Ms.Cocco also contrasted the way US veterans are treated with that offered by the UK authorities to theirs.  While they send their princes to war, she wrote that  “…we ( Americans) are making paupers of our military families.”

 “By what turn of history”, she demands, “did a nation founded in rebellion against absolute power wielded by a coddled elite become less concerned with equal treatment and shared sacrifice than the monarchy it overthrew? 

If the American upper class were sent to battle — or expected, by tradition, to serve — would soldiers have shipped out to Iraq without proper body armour?  Would the Senate now be tied in a political straitjacket, with members agreeing that something must be done to change course in Iraq, but with lawmakers incapable of passing any measure to alter it?” 

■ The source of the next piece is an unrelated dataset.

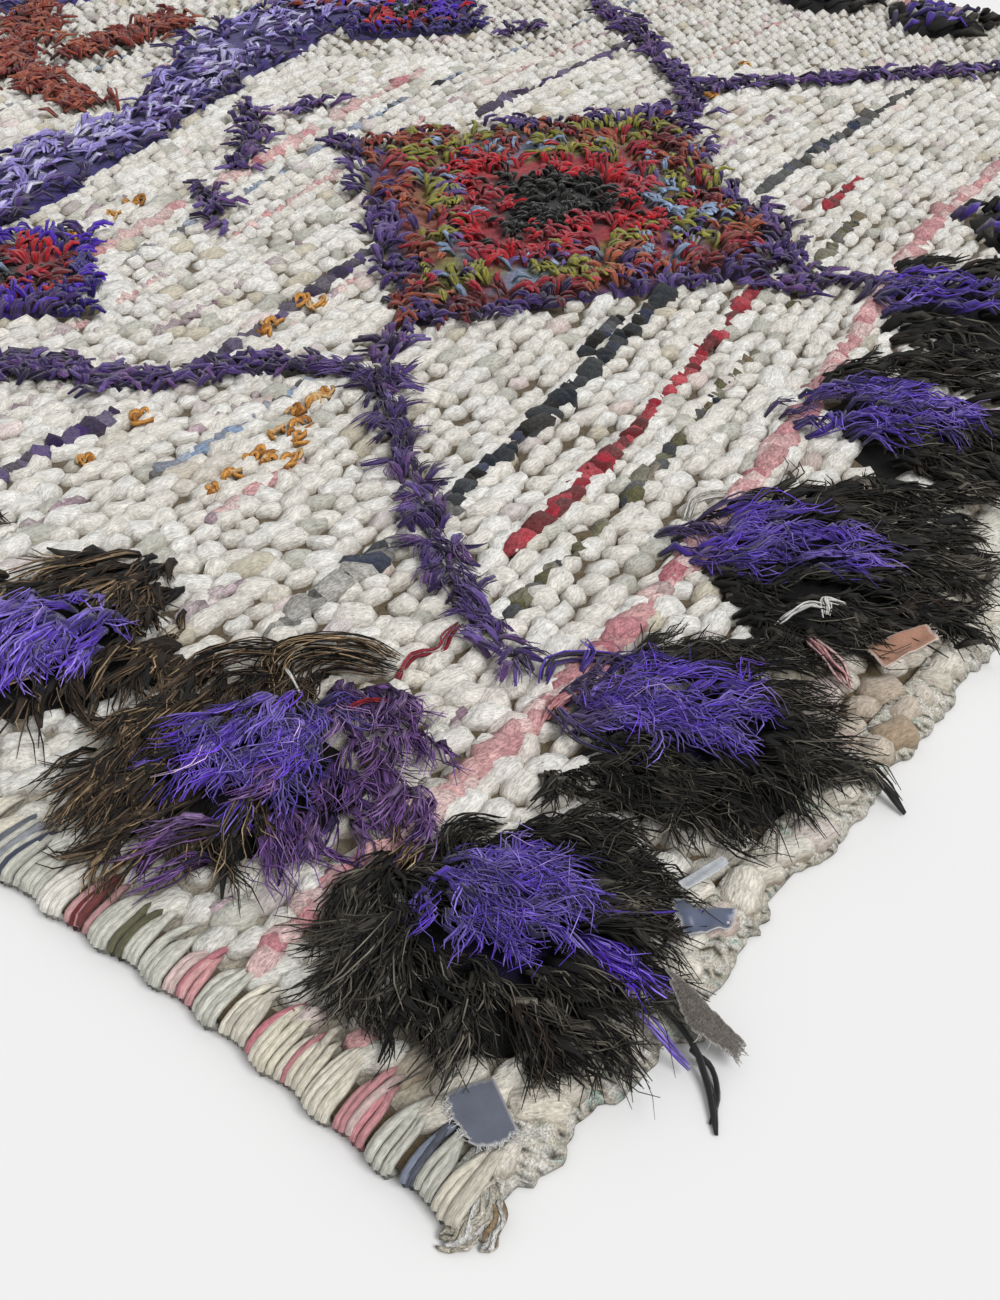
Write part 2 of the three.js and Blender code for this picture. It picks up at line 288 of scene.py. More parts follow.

 Comparing Iraq and Vietnam, she says one overriding truth separates the two conflicts: the draft.  As a consequence, only a tiny slice of American society today bears the republic’s military burden. “Because of this, our ruling class is proving itself to be more aloof than royalty”. 

Once again The Queen and the Royal Family have shown that they lead their lives guided by a high sense of duty and service. This is the standard which inspires the representatives of the Australian Crown, and those who serve the Crown.

This demonstrates once again that in our Commonwealth of Australia , only the  Crown  can provide leadership beyond politics.

It remains  indispensable to our system of governance.

            


[i]  See this column  3 March 2007, “Prince Harry: Honour, duty and service.” 
[ii] See this column 20 May, 2007, “Prince Harry, the General Staff and the media.”  
[iii] Her piece, “More Aloof Than Royalty,” was published on 27 February, 2007 on the website of the Washington Post Writers Group. We first noticed it on the website of  Contra Costa Times on 1 March 2007 under this telling headline: “U.S. upper class more stuck up than Britain's royalty.”   ( Unfortunately, it seems to be no longer accessible there.)